As an alternative to the above, describing an allow-list of shader options that are allowed to be unrolled at build-time would effectively partition the set of shader options into those that remain strictly as runtime switches, to those that may ultimately affect the bound PSO. This list could also annotate of set of options that should always be unrolled.

Either way, before investing in more costly/expensive mechanisms of pruning the variant tree, I believe it's important to first make that variant tree as small as possible to start.

[siliconvoodoo]

It is my understanding that "always unroll" is the role of supervariants. But in general I agree with this remark. We should aim for a minimalist tree at first, because of the cost of swapping PSO.

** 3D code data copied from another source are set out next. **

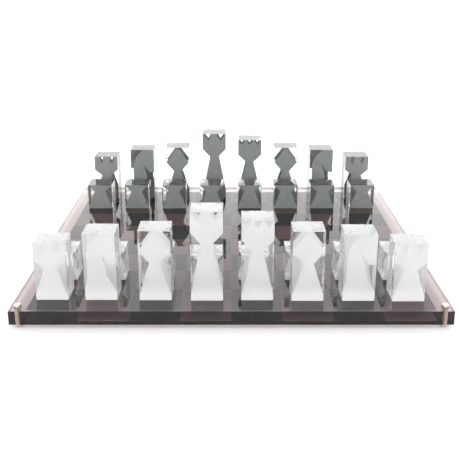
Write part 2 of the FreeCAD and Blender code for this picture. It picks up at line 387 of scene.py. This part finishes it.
def make_world():
    """A white studio all round, brightest low down and high up behind the board."""
    world = bpy.data.worlds.new("studio")
    bpy.context.scene.world = world
    world.use_nodes = True
    tree = world.node_tree
    tree.nodes.clear()
    output = tree.nodes.new("ShaderNodeOutputWorld")
    background = tree.nodes.new("ShaderNodeBackground")
    background.inputs["Color"].default_value = (1, 1, 1, 1)
    place = tree.nodes.new("ShaderNodeTexCoord")
    split = tree.nodes.new("ShaderNodeSeparateXYZ")
    tree.links.new(place.outputs["Generated"], split.inputs["Vector"])

    def ramp(axis, start, end, first, last):
        """A smooth step of brightness along one axis of the direction looked in."""
        node = tree.nodes.new("ShaderNodeMapRange")
        node.interpolation_type = "SMOOTHSTEP"
        for name, value in (
                ("From Min", start), ("From Max", end), ("To Min", first), ("To Max", last)):
            node.inputs[name].default_value = value
        tree.links.new(split.outputs[axis], node.inputs["Value"])
        return node.outputs["Result"]

    backdrop = ramp("Z", 0.26, 0.42, 2.05, 1.40)
    high = ramp("Z", 0.40, 0.52, 0.0, 1.6)
    behind = ramp("Y", 0.25, 0.6, 0.0, 1.0)
    total = tree.nodes.new("ShaderNodeMath")
    total.operation = "MULTIPLY_ADD"
    tree.links.new(high, total.inputs[0])
    tree.links.new(behind, total.inputs[1])
    tree.links.new(backdrop, total.inputs[2])
    tree.links.new(total.outputs["Value"], background.inputs["Strength"])
    tree.links.new(background.outputs["Background"], output.inputs["Surface"])


def make_camera():
    """The camera, looking down across the board from the white side."""
    board_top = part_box("clear_slab")[1].z
    data = bpy.data.cameras.new("camera")
    data.lens = 61.41
    data.sensor_width = 36
    data.clip_start = 0.05
    data.clip_end = 50
    camera = bpy.data.objects.new("camera", data)
    bpy.context.scene.collection.objects.link(camera)
    camera.location = (-0.0012, -0.8379, board_top + 0.2993)
    looking_down = math.radians(19.21)
    camera.rotation_euler = (math.pi / 2 - looking_down, 0, 0)
    bpy.context.scene.camera = camera


def set_colour_and_light_paths():
    """Plain colours, and enough bounces for light to cross several clear blocks."""
    scene = bpy.context.scene
    scene.view_settings.view_transform = "Standard"
    scene.cycles.max_bounces = 32
    scene.cycles.transmission_bounces = 32
    scene.cycles.glossy_bounces = 16
    scene.cycles.diffuse_bounces = 6
    scene.cycles.use_denoising = True


materials = {
    "clear": clear_acrylic(),
    "slab": smoked_slab_acrylic(),
    "dark_square_film": square_film(
        "dark_square_film", (0.005, 0.005, 0.005), (0.007, 0.007, 0.007)),
    "light_square_film": square_film(
        "light_square_film", (0.20, 0.135, 0.132), (0.225, 0.155, 0.15)),
    "polished": nickel("stud_polished_metal", (0.62, 0.56, 0.50), 0.12),
    # Rods and feet: a rougher finish, and a darker, browner colour that is painted shade.
    "brushed_painted_shade": nickel("stud_brushed_painted_shade_metal", (0.60, 0.50, 0.43), 0.5),
    "ground": ground_acrylic(),
    "white": frosted_white(),
    "black": charcoal_ink(),
}
make_board(materials)
for side in ("white", "black"):
    for rank in OFFICERS:
        make_officer(side, rank, materials)
    for rank in PAWNS:
        make_pawn(side, rank, materials)
make_floor()
make_world()
make_camera()
set_colour_and_light_paths()
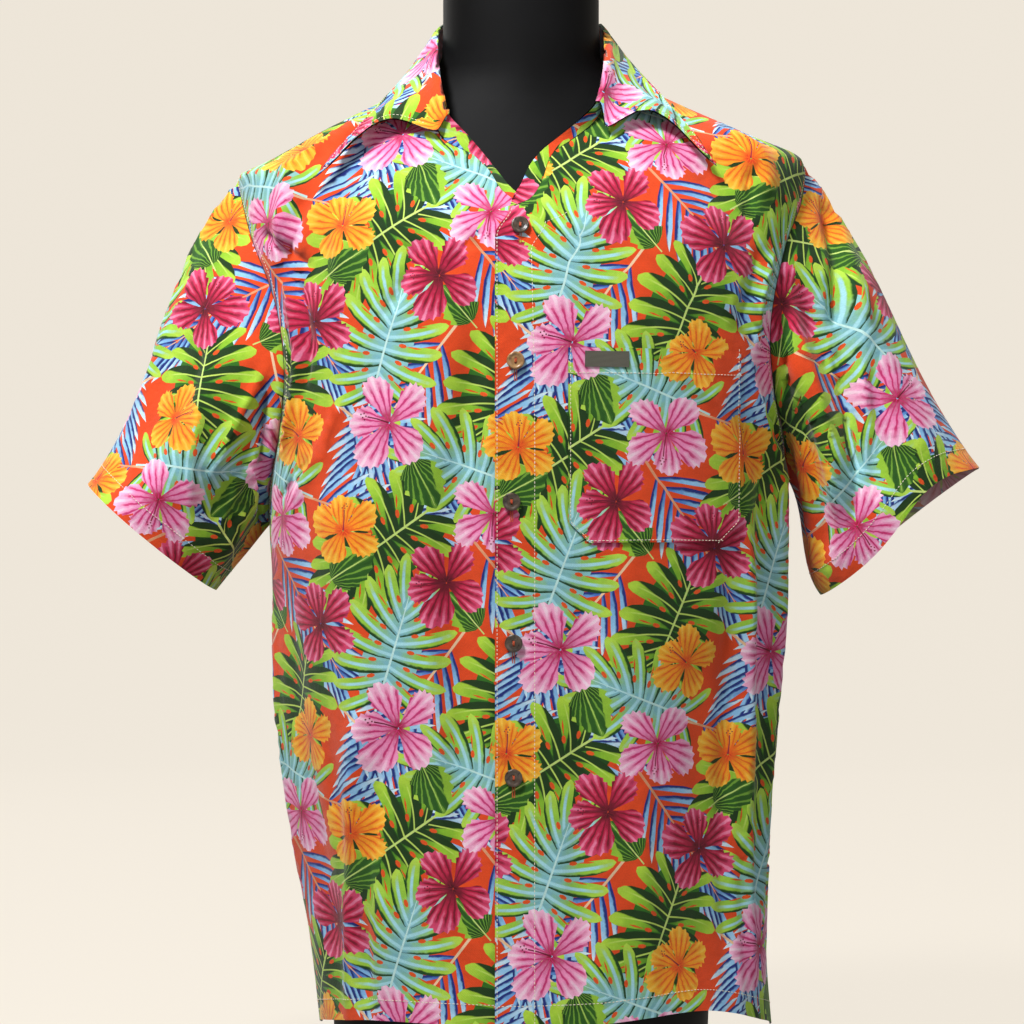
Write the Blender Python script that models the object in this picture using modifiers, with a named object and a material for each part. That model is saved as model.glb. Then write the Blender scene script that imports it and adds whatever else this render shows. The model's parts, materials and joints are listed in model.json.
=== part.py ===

As a helper we could leverage code analysis and try to figure out heuristics that would give weights to "potential impact" to options. Counting the number of instructions impacted under a if block, for example. Code analysis may also extract a "soft dependency order".

Say:

if (optionA)
{
   for (int i = 0; i < optionB; ++i) switch(optionC){ case A: doA(i); case B: doB(i); };
}
if (optionD) {..}

We could extract a dependency graph.
OptionA <- OptionB <- OptionC
OptionB <- OptionC
OptionC
OptionD

It doesn't even have to be correct, just some best guess. That can serve another heuristic (e.g. with access to register counts, material metadata, user hints...) that would prune the tree for an "automatic first shot" presented as starting variantlist.

[jeremyong-az]

Yea this sort of dependency analysis was actually discussed a bit at a meeting a few months ago. I suggested it and think it could be a valuable tool, albeit possibly difficult to update/implement and maintain. The harder bits in terms of implementation may be that options can technically result in other dependent variables being set which then might interact with arbitrary shader instructions I imagine.